Output every line below exactly.

________________________

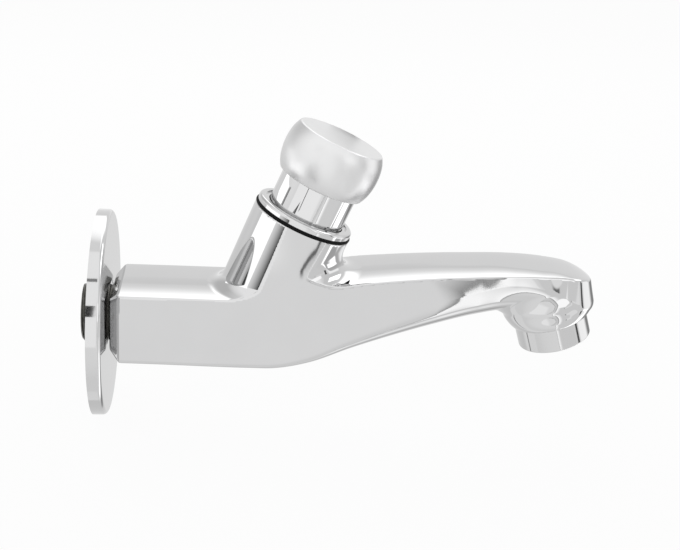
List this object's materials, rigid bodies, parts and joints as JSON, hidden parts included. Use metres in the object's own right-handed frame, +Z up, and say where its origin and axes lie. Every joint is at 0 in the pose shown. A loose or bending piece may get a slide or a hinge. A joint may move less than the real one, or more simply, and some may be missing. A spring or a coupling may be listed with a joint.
{
  "type": "push-button bib tap",
  "caption": "Wall-mounted self-closing bib tap: round wall flange, squared body with a curved spout and aerator, and a tilted push button that springs back.",
  "frame": {"origin": "on the tail's axis, in the plane of the wall that the flange's back rim rests on", "axes": "+X out of the wall along the body, +Z up, the tap is symmetric about the XZ plane"},
  "size_m": [0.1753, 0.0696, 0.1044],
  "materials": {
    "polished_chrome": "mirror polished",
    "soft_chrome": "soft polished",
    "brass": "turned",
    "stainless_steel": "drawn",
    "black_rubber": "matt",
    "white_plastic": "moulded"
  },
  "bodies": {
    "tap": {"tap_body": "polished_chrome", "bezel_nut": "polished_chrome", "aerator_shell": "polished_chrome", "cartridge_body": "brass", "cartridge_cover": "brass", "return_spring": "stainless_steel", "inlet_strainer": "stainless_steel", "strainer_ring": "stainless_steel", "aerator_screen": "stainless_steel", "housing_o_ring": "black_rubber", "nose_o_ring": "black_rubber", "spindle_o_ring": "black_rubber", "cartridge_gasket": "black_rubber", "aerator_gasket": "black_rubber", "regulator_o_ring": "black_rubber", "aerator_insert": "white_plastic", "flow_regulator": "white_plastic"},
    "flange": {"wall_flange": "polished_chrome"},
    "plunger": {"spindle": "stainless_steel", "piston": "brass", "piston_lip_seal": "black_rubber", "metering_jet": "brass", "piston_clip": "stainless_steel", "washer_holder": "brass", "valve_washer": "black_rubber", "holder_nut": "stainless_steel", "cap_clip": "stainless_steel"},
    "button": {"button_cap": "soft_chrome", "push_sleeve": "polished_chrome"}
  },
  "joints": [
    {"name": "button_press", "type": "slide", "parent": "tap", "child": "plunger", "axis": [-0.3778, 0, -0.9259], "range_m": [0, 0.0075], "stiffness_N_per_m": 1500, "springref_m": -0.004, "deforming": ["return_spring"]},
    {"name": "button_turn", "type": "hinge", "parent": "plunger", "child": "button", "pos_m": [0.0538, 0, 0], "axis": [0.3778, 0, 0.9259], "continuous": true},
    {"name": "flange_slide", "type": "slide", "parent": "tap", "child": "flange", "axis": [1, 0, 0], "range_m": [-0.004, 0.0005]}
  ]
}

________________________

§ Exercise solution:
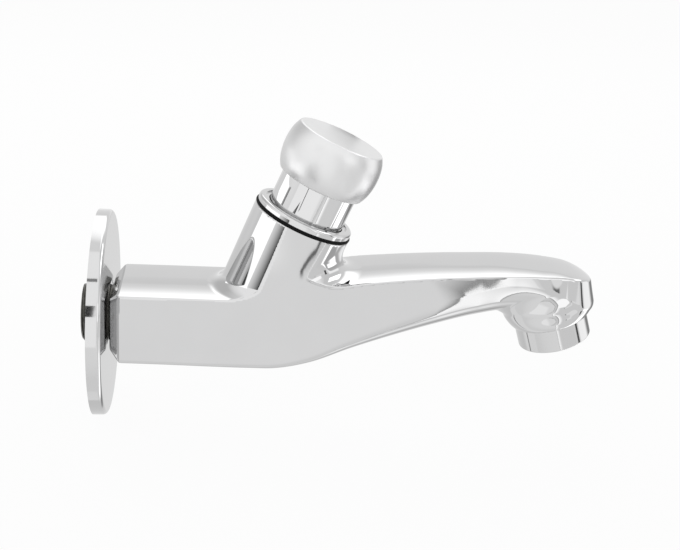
List this object's materials, rigid bodies, parts and joints as JSON, hidden parts included. Use metres in the object's own right-handed frame, +Z up, and say where its origin and axes lie. Every joint is at 0 in the pose shown. A loose or bending piece may get a slide or a hinge. A joint may move less than the real one, or more simply, and some may be missing. A spring or a coupling may be listed with a joint.
{
  "type": "push-button bib tap",
  "caption": "Wall-mounted self-closing bib tap: round wall flange, squared body with a curved spout and aerator, and a tilted push button that springs back.",
  "frame": {"origin": "on the tail's axis, in the plane of the wall that the flange's back rim rests on", "axes": "+X out of the wall along the body, +Z up, the tap is symmetric about the XZ plane"},
  "size_m": [0.1753, 0.0696, 0.1044],
  "materials": {
    "polished_chrome": "mirror polished",
    "soft_chrome": "soft polished",
    "brass": "turned",
    "stainless_steel": "drawn",
    "black_rubber": "matt",
    "white_plastic": "moulded"
  },
  "bodies": {
    "tap": {"tap_body": "polished_chrome", "bezel_nut": "polished_chrome", "aerator_shell": "polished_chrome", "cartridge_body": "brass", "cartridge_cover": "brass", "return_spring": "stainless_steel", "inlet_strainer": "stainless_steel", "strainer_ring": "stainless_steel", "aerator_screen": "stainless_steel", "housing_o_ring": "black_rubber", "nose_o_ring": "black_rubber", "spindle_o_ring": "black_rubber", "cartridge_gasket": "black_rubber", "aerator_gasket": "black_rubber", "regulator_o_ring": "black_rubber", "aerator_insert": "white_plastic", "flow_regulator": "white_plastic"},
    "flange": {"wall_flange": "polished_chrome"},
    "plunger": {"spindle": "stainless_steel", "piston": "brass", "piston_lip_seal": "black_rubber", "metering_jet": "brass", "piston_clip": "stainless_steel", "washer_holder": "brass", "valve_washer": "black_rubber", "holder_nut": "stainless_steel", "cap_clip": "stainless_steel"},
    "button": {"button_cap": "soft_chrome", "push_sleeve": "polished_chrome"}
  },
  "joints": [
    {"name": "button_press", "type": "slide", "parent": "tap", "child": "plunger", "axis": [-0.3778, 0, -0.9259], "range_m": [0, 0.0075], "stiffness_N_per_m": 1500, "springref_m": -0.004, "deforming": ["return_spring"]},
    {"name": "button_turn", "type": "hinge", "parent": "plunger", "child": "button", "pos_m": [0.0538, 0, 0], "axis": [0.3778, 0, 0.9259], "continuous": true},
    {"name": "flange_slide", "type": "slide", "parent": "tap", "child": "flange", "axis": [1, 0, 0], "range_m": [-0.004, 0.0005]}
  ]
}